The power and the importance of Glaser's work comes from his attention to poets who do not figure prominently on reading lists today; to poets who have been read reductively or through sexist and racist lenses; and to poetic genres that have been simplified or deformed by their institutional reception. In these respects, Glaser's book both extends and complicates the claims made by a broad cross section of literary scholars over the last fifteen years. For Glaser, as for the historical poetics group, recovering the microhistories of US verse genres and prosodic elements helps us to defamiliarize the present and to avoid generalizing about the past. Typically, the term “historical” when used in this context refers to the reconstruction of specific reception histories and literary-institutional histories, rather than to political or economic history as an interpretive horizon for poetry. The new lyric studies, inaugurated by Yopie Prins's Victorian Sappho (1999) and Virginia Jackson's Dickinson's Misery (2005), and consolidated by The Lyric Studies Reader (2014), emerged alongside the institutional turn in studies of the novel, from Mark McGurl's The Program Era (2009) to Sarah Brouillette's UNESCO and the Fate of the Literary (2019). The new lyric studies argues that the lyric poem is constructed as a genre and elevated to prominence by readers who are taught to abstract poetry from its material history (“lyricization”; “lyric reading”). In a homologous argument, Glaser posits that prosody has been received by twenty-first-century readers in ways shaped by modernists who wished to elevate their own “break” with the pentameter. So while Jackson, Prins, and other members of the historical poetics group focus primarily on the nineteenth century, Glaser's study of modernism and prosody is an extension of their methods into the study of twentieth-century prosody.

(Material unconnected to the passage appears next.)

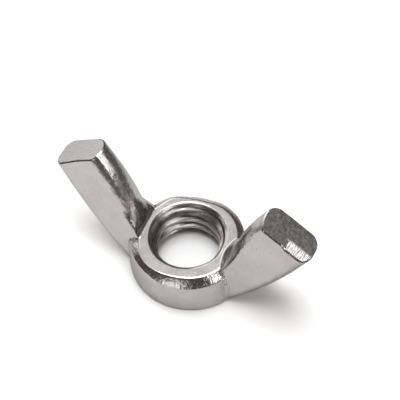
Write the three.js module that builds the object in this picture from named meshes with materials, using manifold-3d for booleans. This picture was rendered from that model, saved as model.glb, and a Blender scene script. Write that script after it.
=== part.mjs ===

Admittedly, I'm an ideal reader for Glaser's book, which challenged me to think about how and why I learned to deploy a “one size fits all” notation onto poets who themselves devised critical apparatuses for reading poetry. To put it differently, Glaser's book made me reflect on the contingency of my reading practices. The members of the historical poetics group and the scholars working within the new lyric studies are rightly understood as exposing genealogies of lyric reading in the past. Less often acknowledged—and to my mind, equally important—is their effect on our perception of the vital future lives that genres might have. Glaser's book points toward a generous hearted, open-ended, and pluralist future for poetry studies. In that future, the object of study might not yet be fully articulated, the genres of poetry will endlessly renew and reinvent themselves as they call for our attention, and the contours of the poetry syllabus will change as scholarly curiosity and self-scrutiny continue to grow in equal measure.